Towards the end of his life, Tomas Hägg became professor emeritus of the University of Bergen. I knew of his links with Bergen both from the scholarly visits of professor Christides there and from the publication in that city of one of the most important contributions to the historical knowledge on the Nubian world: the Fontes Historiae Nubiorum (1994-2000) covering the history of the Middle Nile Valley from the Pharaonic era to the Early Byzantine period. Tomas Hägg edited the Greek texts for the volume, while R. H. Pierce, T. Eide and L. Török contributed with the ancient languages of the Nile Valley and Coptic. What I did not know was that Henriette Hafsaas, the young scholar from Bergen whom I met in the Warsaw Conference of 2006, would become my wife and would be the reason for leaving my residence in Khartoum to settle in Bergen in June 2008.

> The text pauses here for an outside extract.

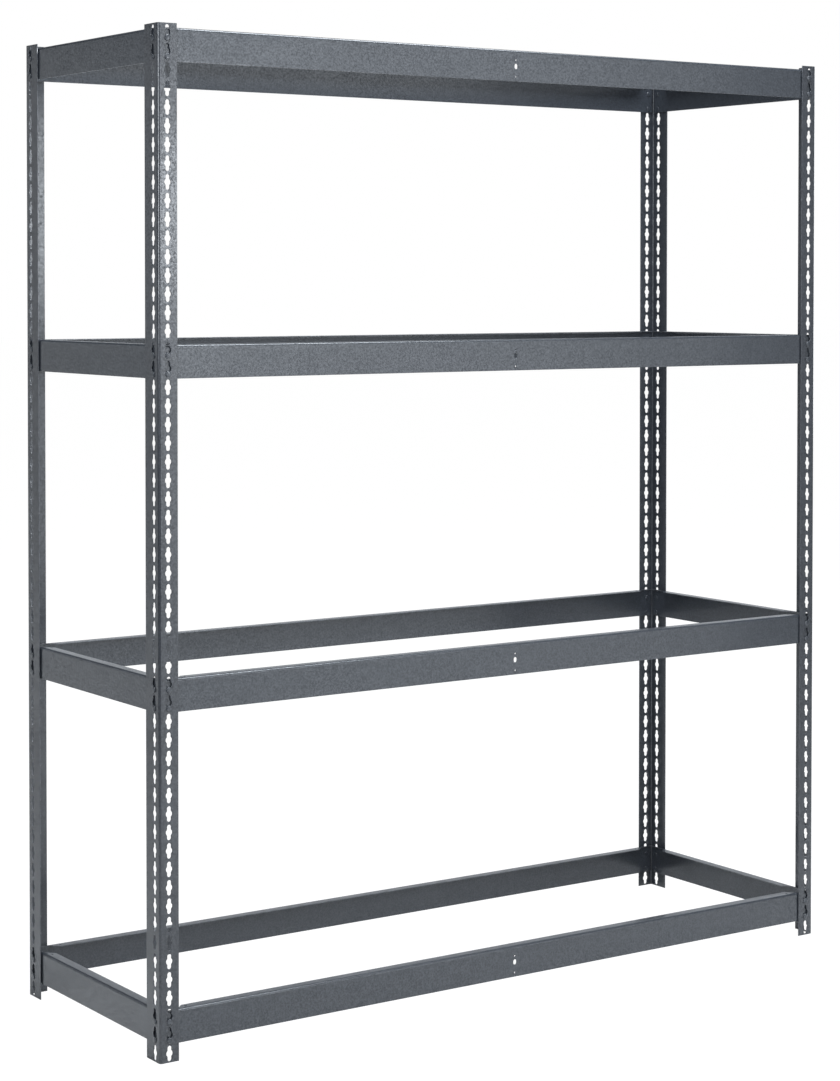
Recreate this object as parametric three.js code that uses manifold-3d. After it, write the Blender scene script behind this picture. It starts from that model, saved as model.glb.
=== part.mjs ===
// Boltless steel shelving: an open frame of four slotted angle posts and sixteen
// flanged beams that hook into the posts with rivets. No decks are fitted.
// Millimetres, +Z up, front towards -Y. The origin is on the floor, in the middle.

import * as THREE from 'three';
import { mergeGeometries, mergeVertices } from 'three/addons/utils/BufferGeometryUtils.js';
import Module from 'manifold-3d';

const wasm = await Module();
wasm.setup();

// Driving dimensions of the frame
const WIDTH = 1828.8;            // over the outer faces of the posts, along X
const DEPTH = 609.6;             // over the outer faces of the posts, along Y
const SLOT_PITCH = 38.1;
const SLOTS_PER_POST = 56;
const HEIGHT = SLOT_PITCH * SLOTS_PER_POST;
const SHEET = 2;                 // steel thickness, posts and beams alike
const CUT_MARGIN = 1;            // how far a cutting solid runs past the face it opens

// Posts: unequal angles, the wide flange facing the side of the unit
const POST_FRONT_FLANGE = 44.45;
const POST_SIDE_FLANGE = 57.15;
const POST_BEND_RADIUS = 5;      // outside radius
const SLOT_INSET = 22.2;         // slot centreline from the post's outer corner

// Keyhole slot, narrow at both ends so that a rivet head is held there
const SLOT_HALF_HEIGHT = 16;
const SLOT_MIDDLE_HALF_WIDTH = 7.5;
const SLOT_END_HALF_WIDTH = 4.6;

// Beams: angles with the ledge at the top, turned inwards
const BEAM_HEIGHT = 69.85;
const BEAM_LEDGE = 25.4;
const BEAM_BEND_RADIUS = 5.5;    // outside radius
const BEAM_STANDOFF = 1.8;       // from the post's inner face to the beam's web
const BEAM_END_INSET = 10;       // from the post's outer corner to the web's end
const LEDGE_SETBACK = 1;         // from the post flange's free edge to the ledge's mitre

// Rivets, set into each end of a beam
const RIVET_HEIGHTS = [9.5, 9.5 + SLOT_PITCH];
const RIVET_SHANK_RADIUS = 4.2;
const RIVET_HEAD_RADIUS = 6.4;
const RIVET_HEAD_THICKNESS = 2;
const RIVET_HEAD_CLEARANCE = 0.3;
const RIVET_SIDES = 6;
const RIVET_DROP = 11.5;         // seated rivet's centre below the slot's centre

// Small holes in the beams
const SCREW_HOLE_RADIUS = 2.8;   // in the ledge, for fastening a deck
const SCREW_HOLE_FROM_MITRE = 24;
const SCREW_HOLE_FROM_WEB = 13.5;
const SCREW_HOLE_SIDES = 6;
const CENTRE_SLOT_RADIUS = 4.2;  // upright slot at mid-span of the front beams
const CENTRE_SLOT_STRAIGHT = 3.6;
const CENTRE_SLOT_HEIGHT = 33.5;
const CENTRE_SLOT_END_STEPS = 4;
const PILOT_HOLE_RADIUS = 1.7;
const PILOT_HOLE_SIDES = 6;

// Slot, counted from 1 at the floor, that holds each level's lower rivets
const LEVEL_SLOTS = [2, 20, 38, 55];

const BEND_SEGMENTS = 3;

const POST_PAINT = new THREE.MeshStandardMaterial({
  name: 'post_powder_coat', color: 0x4b4e55, roughness: 0.5, metalness: 0.1,
});
const BEAM_PAINT = new THREE.MeshStandardMaterial({
  name: 'beam_powder_coat', color: 0x575b63, roughness: 0.5, metalness: 0.1,
});

// Permutations that stand a flat outline up: its x, y and extrusion become these axes.
const ALONG_X = axesMatrix([0, 1, 0], [0, 0, 1], [1, 0, 0]);
const ALONG_Y = axesMatrix([1, 0, 0], [0, 0, 1], [0, -1, 0]);

function axesMatrix(x, y, z) {
  const axes = [x, y, z].map((axis) => new THREE.Vector3(...axis));
  return new THREE.Matrix4().makeBasis(...axes);
}

function prism(points, length) {
  const outline = new THREE.Shape(points.map(([x, y]) => new THREE.Vector2(x, y)));
  return new THREE.ExtrudeGeometry(outline, { depth: length, bevelEnabled: false });
}

function arc(centre, radius, from, to, segments = BEND_SEGMENTS) {
  return Array.from({ length: segments + 1 }, (_, i) => {
    const angle = THREE.MathUtils.degToRad(from + ((to - from) * i) / segments);
    return [centre[0] + radius * Math.cos(angle), centre[1] + radius * Math.sin(angle)];
  });
}

function polygon(centre, radius, sides) {
  const halfStep = 180 / sides;
  return arc(centre, radius, halfStep, halfStep + 360, sides).slice(0, sides);
}

function toSolid(geometry) {
  const bare = geometry.clone();
  bare.deleteAttribute('normal');
  bare.deleteAttribute('uv');
  const merged = mergeVertices(bare, 1e-4);
  return new wasm.Manifold(new wasm.Mesh({
    numProp: 3,
    vertProperties: new Float32Array(merged.attributes.position.array),
    triVerts: new Uint32Array(merged.index.array),
  }));
}

function toGeometry(solid) {
  const mesh = solid.getMesh();
  const geometry = new THREE.BufferGeometry();
  geometry.setAttribute('position', new THREE.BufferAttribute(mesh.vertProperties, 3));
  geometry.setIndex(new THREE.BufferAttribute(mesh.triVerts, 1));
  geometry.computeVertexNormals();
  return geometry;
}

// An angle section: one leg along x, one along y, with a rounded outer corner at 0, 0.
function angleSection(legX, legY, bendRadius) {
  const centre = [bendRadius, bendRadius];
  return [
    [legX, 0],
    [legX, SHEET],
    ...arc(centre, bendRadius - SHEET, 270, 180),
    [SHEET, legY],
    [0, legY],
    ...arc(centre, bendRadius, 180, 270),
  ];
}

// --- Posts ---------------------------------------------------------------------

function slotOutline(centreX, centreZ) {
  const half = [
    [SLOT_END_HALF_WIDTH, SLOT_HALF_HEIGHT],
    [SLOT_MIDDLE_HALF_WIDTH, 0],
    [SLOT_END_HALF_WIDTH, -SLOT_HALF_HEIGHT],
  ];
  const otherHalf = half.map(([x, z]) => [-x, z]).reverse();
  return [...half, ...otherHalf].map(([x, z]) => [centreX + x, centreZ + z]);
}

function slotHeight(number) {
  return SLOT_PITCH * (number - 0.5);
}

function slotCutters(signX) {
  const depth = SHEET + 2 * CUT_MARGIN;
  return Array.from({ length: SLOTS_PER_POST }, (_, i) => (
    prism(slotOutline(signX * SLOT_INSET, slotHeight(i + 1)), depth)
  ));
}

// signX and signY point from the post's outer corner towards the middle of the unit.
function postGeometry(signX, signY) {
  const section = angleSection(POST_FRONT_FLANGE, POST_SIDE_FLANGE, POST_BEND_RADIUS);
  const outline = section.map(([x, y]) => [signX * x, signY * y]);
  let post = toSolid(prism(outline, HEIGHT));

  const frontCutters = mergeGeometries(slotCutters(signX)).applyMatrix4(ALONG_Y);
  const frontFarSide = signY > 0 ? SHEET + CUT_MARGIN : CUT_MARGIN;
  frontCutters.translate(0, frontFarSide, 0);
  post = post.subtract(toSolid(frontCutters));

  const sideCutters = mergeGeometries(slotCutters(signY)).applyMatrix4(ALONG_X);
  const sideNearSide = signX > 0 ? -CUT_MARGIN : -SHEET - CUT_MARGIN;
  sideCutters.translate(sideNearSide, 0, 0);
  post = post.subtract(toSolid(sideCutters));
  return toGeometry(post);
}

function makePost(name, signX, signY) {
  const mesh = new THREE.Mesh(postGeometry(signX, signY), POST_PAINT);
  mesh.name = name;
  mesh.position.set((-signX * WIDTH) / 2, (-signY * DEPTH) / 2, 0);
  return mesh;
}

// --- Beams ---------------------------------------------------------------------
// A beam's own frame: x along its length with 0 at mid-span, y inwards from the
// outer face of the web, z up from the bottom edge.

function beamBlank(length) {
  const section = angleSection(BEAM_LEDGE, BEAM_HEIGHT, BEAM_BEND_RADIUS);
  const outline = section.map(([y, z]) => [y, BEAM_HEIGHT - z]);
  return toSolid(prism(outline, length).applyMatrix4(ALONG_X).translate(-length / 2, 0, 0));
}

// The ledge is cut off at 45 degrees, starting this far from the end of the web.
function mitreStart(postFlange) {
  return postFlange + LEDGE_SETBACK - BEAM_END_INSET;
}

function mitreCutter(end, halfLength, postFlange) {
  const tip = halfLength - mitreStart(postFlange);
  const outerY = BEAM_LEDGE + CUT_MARGIN;
  const plan = [
    [halfLength + CUT_MARGIN, BEAM_BEND_RADIUS],
    [tip, BEAM_BEND_RADIUS],
    [tip - (outerY - BEAM_BEND_RADIUS), outerY],
    [halfLength + CUT_MARGIN, outerY],
  ];
  const cutter = prism(plan.map(([x, y]) => [end * x, y]), SHEET + 2 * CUT_MARGIN);
  return toSolid(cutter.translate(0, 0, BEAM_HEIGHT - SHEET - CUT_MARGIN));
}

function ledgeHoleCutter(end, halfLength, postFlange) {
  const fromEnd = mitreStart(postFlange) + SCREW_HOLE_FROM_MITRE;
  const centre = [end * (halfLength - fromEnd), SCREW_HOLE_FROM_WEB];
  const hole = polygon(centre, SCREW_HOLE_RADIUS, SCREW_HOLE_SIDES);
  const cutter = prism(hole, SHEET + 2 * CUT_MARGIN);
  return toSolid(cutter.translate(0, 0, BEAM_HEIGHT - SHEET - CUT_MARGIN));
}

function webHoleCutter(outline) {
  const cutter = prism(outline, SHEET + 2 * CUT_MARGIN);
  return toSolid(cutter.applyMatrix4(ALONG_Y).translate(0, SHEET + CUT_MARGIN, 0));
}

function centreSlotOutline() {
  const top = [0, CENTRE_SLOT_HEIGHT + CENTRE_SLOT_STRAIGHT / 2];
  const bottom = [0, CENTRE_SLOT_HEIGHT - CENTRE_SLOT_STRAIGHT / 2];
  return [
    ...arc(top, CENTRE_SLOT_RADIUS, 0, 180, CENTRE_SLOT_END_STEPS),
    ...arc(bottom, CENTRE_SLOT_RADIUS, 180, 360, CENTRE_SLOT_END_STEPS),
  ];
}

// A rivet turned about its own axis, closed on the axis, then laid to point outwards.
function rivet(x, z) {
  const root = -SHEET / 2;
  const headUnderside = BEAM_STANDOFF + SHEET + RIVET_HEAD_CLEARANCE;
  const headTop = headUnderside + RIVET_HEAD_THICKNESS;
  const profile = [
    [0, root],
    [RIVET_SHANK_RADIUS, root],
    [RIVET_SHANK_RADIUS, headUnderside],
    [RIVET_HEAD_RADIUS, headUnderside],
    [RIVET_HEAD_RADIUS, headTop],
    [0, headTop],
  ];
  const points = profile.map(([radius, y]) => new THREE.Vector2(radius, y));
  const turned = new THREE.LatheGeometry(points, RIVET_SIDES);
  return toSolid(turned.rotateX(Math.PI).translate(x, 0, z));
}

function beamGeometry(span, postFlange, hasCentreHoles) {
  const length = span - 2 * BEAM_END_INSET;
  const halfLength = length / 2;
  let beam = beamBlank(length);
  for (const end of [-1, 1]) {
    beam = beam.subtract(mitreCutter(end, halfLength, postFlange));
    beam = beam.subtract(ledgeHoleCutter(end, halfLength, postFlange));
    for (const height of RIVET_HEIGHTS) {
      const fromEnd = SLOT_INSET - BEAM_END_INSET;
      beam = beam.add(rivet(end * (halfLength - fromEnd), height));
    }
  }
  if (hasCentreHoles) {
    beam = beam.subtract(webHoleCutter(centreSlotOutline()));
    for (const height of RIVET_HEIGHTS) {
      const pilot = polygon([0, height], PILOT_HOLE_RADIUS, PILOT_HOLE_SIDES);
      beam = beam.subtract(webHoleCutter(pilot));
    }
  }
  return toGeometry(beam);
}

function levelHeight(level) {
  return slotHeight(LEVEL_SLOTS[level]) - RIVET_DROP - RIVET_HEIGHTS[0];
}

function makeBeam(name, geometry, x, y, z, turn) {
  const mesh = new THREE.Mesh(geometry, BEAM_PAINT);
  mesh.name = name;
  mesh.position.set(x, y, z);
  mesh.rotation.z = turn;
  return mesh;
}

// --- Assembly ------------------------------------------------------------------

const group = new THREE.Group();

group.add(makePost('post_front_left', 1, 1));
group.add(makePost('post_front_right', -1, 1));
group.add(makePost('post_rear_left', 1, -1));
group.add(makePost('post_rear_right', -1, -1));

const frontBeam = beamGeometry(WIDTH, POST_FRONT_FLANGE, true);
const rearBeam = beamGeometry(WIDTH, POST_FRONT_FLANGE, false);
const sideBeam = beamGeometry(DEPTH, POST_SIDE_FLANGE, false);
const faceInset = SHEET + BEAM_STANDOFF;
const beamX = WIDTH / 2 - faceInset;
const beamY = DEPTH / 2 - faceInset;

LEVEL_SLOTS.forEach((_, level) => {
  const z = levelHeight(level);
  const number = level + 1;
  group.add(makeBeam(`beam_front_${number}`, frontBeam, 0, -beamY, z, 0));
  group.add(makeBeam(`beam_rear_${number}`, rearBeam, 0, beamY, z, Math.PI));
  group.add(makeBeam(`beam_left_${number}`, sideBeam, -beamX, 0, z, -Math.PI / 2));
  group.add(makeBeam(`beam_right_${number}`, sideBeam, beamX, 0, z, Math.PI / 2));
});

export default group;
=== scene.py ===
"""Boltless steel shelving: folded sheet, keyhole slots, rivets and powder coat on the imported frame."""

import math

import bmesh
import bpy
import numpy as np
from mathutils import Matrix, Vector
from mathutils.geometry import delaunay_2d_cdt


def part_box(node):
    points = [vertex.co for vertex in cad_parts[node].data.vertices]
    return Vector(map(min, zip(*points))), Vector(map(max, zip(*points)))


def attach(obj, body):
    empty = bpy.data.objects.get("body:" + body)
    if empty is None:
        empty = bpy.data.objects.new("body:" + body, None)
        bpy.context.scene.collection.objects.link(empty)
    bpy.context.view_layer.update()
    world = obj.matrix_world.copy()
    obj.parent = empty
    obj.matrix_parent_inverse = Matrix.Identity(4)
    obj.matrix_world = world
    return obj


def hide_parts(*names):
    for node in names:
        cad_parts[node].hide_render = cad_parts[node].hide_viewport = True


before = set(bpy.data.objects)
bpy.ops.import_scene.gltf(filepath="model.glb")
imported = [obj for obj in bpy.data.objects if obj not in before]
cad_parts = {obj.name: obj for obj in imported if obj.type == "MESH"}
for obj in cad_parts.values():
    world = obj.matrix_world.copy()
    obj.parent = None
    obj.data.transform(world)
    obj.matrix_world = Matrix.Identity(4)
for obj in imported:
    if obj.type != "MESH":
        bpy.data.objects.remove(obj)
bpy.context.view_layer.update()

# Sheet and folds, in metres
SHEET = 0.002
EDGE_RADIUS = 0.0004
EDGE_STEPS = 2
FOLD_STEPS = 8
POST_FOLD_RADIUS = 0.005
BEAM_FOLD_RADIUS = 0.0055

# Keyhole slots in the posts
SLOT_PITCH = 0.0381
SLOT_INSET = 0.0222
SLOT_HALF_HEIGHT = 0.016
SLOT_MIDDLE_RADIUS = 0.0075
SLOT_END_RADIUS = 0.0046
SLOT_MIDDLE_STEPS = 5
SLOT_END_STEPS = 8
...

Naturally, this was the period that I had most contact with Tomas Hägg. He was visiting Bergen from Kristiansand frequently, supervising the progress of his students and working on the organization of his Nubiological library, still in Bergen from the days of the Fontes publication. It was a great honor to help him with the cataloguing of the off prints and copies of articles that he had collected during his intensive involvement with Nubian Studies. That field he never turned his back on, but he expressed to me his pleasure that someone was linking again Bergen and Nubia academically. And he proved his support by traveling twice from Sørland to Hordaland in order to attend two Nubiological events organized at the University of Bergen: a presentation on one of the textual treasures identified during the studies for my Ph.D. thesis on the Greek manuscripts on parchments fragments discovered during fieldwork in Northern Sudan by my hosting institution, namely the Humboldt University Nubian Expedition; and – in our last meeting, as it proved – a workshop dedicated to studies between the local and the regional around Sai Island in Northern Sudan (where Henriette and myself have an archaeological project running and for which Adam Łajtar also visited us from Warsaw, contributing with a presentation that was actually inspired by the first publication by Tomas Hägg that introduced me to Nubian epigraphics, the one on the Euchologion Mega type of prayer for the dead.

I will never forget how strange it felt to be arriving at Bergen on the 11th of June 2008. For that was the exact date that the University of Bergen honored Tomas Hägg with the title of professor emeritus. On that occasion, a seminary was organized, and in a playful manner the presentations were grouped under the title of psogos (reproach)! It would therefore be unwise to indulge myself into an attempt for an enkomion (praise) for the late professor. However, his aura shone so bright in all the fields that he cast his brilliant gaze upon, so that even from a distance students could benefit from his priceless contributions. In my case, it was Tomas Hägg who taught me how to see the gaps in our knowledge about any given field of studies as a challenge for more intense research, and as a determined ambition to offer, but always in modesty and with academic accuracy, more to that field. Perhaps there is no better way to conclude this text than the promise to keep up the efforts to help make Bergen again a center for Nubian Studies and the source of important publications for the links between the Roman Empire and the Nubian kingdoms of Late Antiquity and the Byzantine era.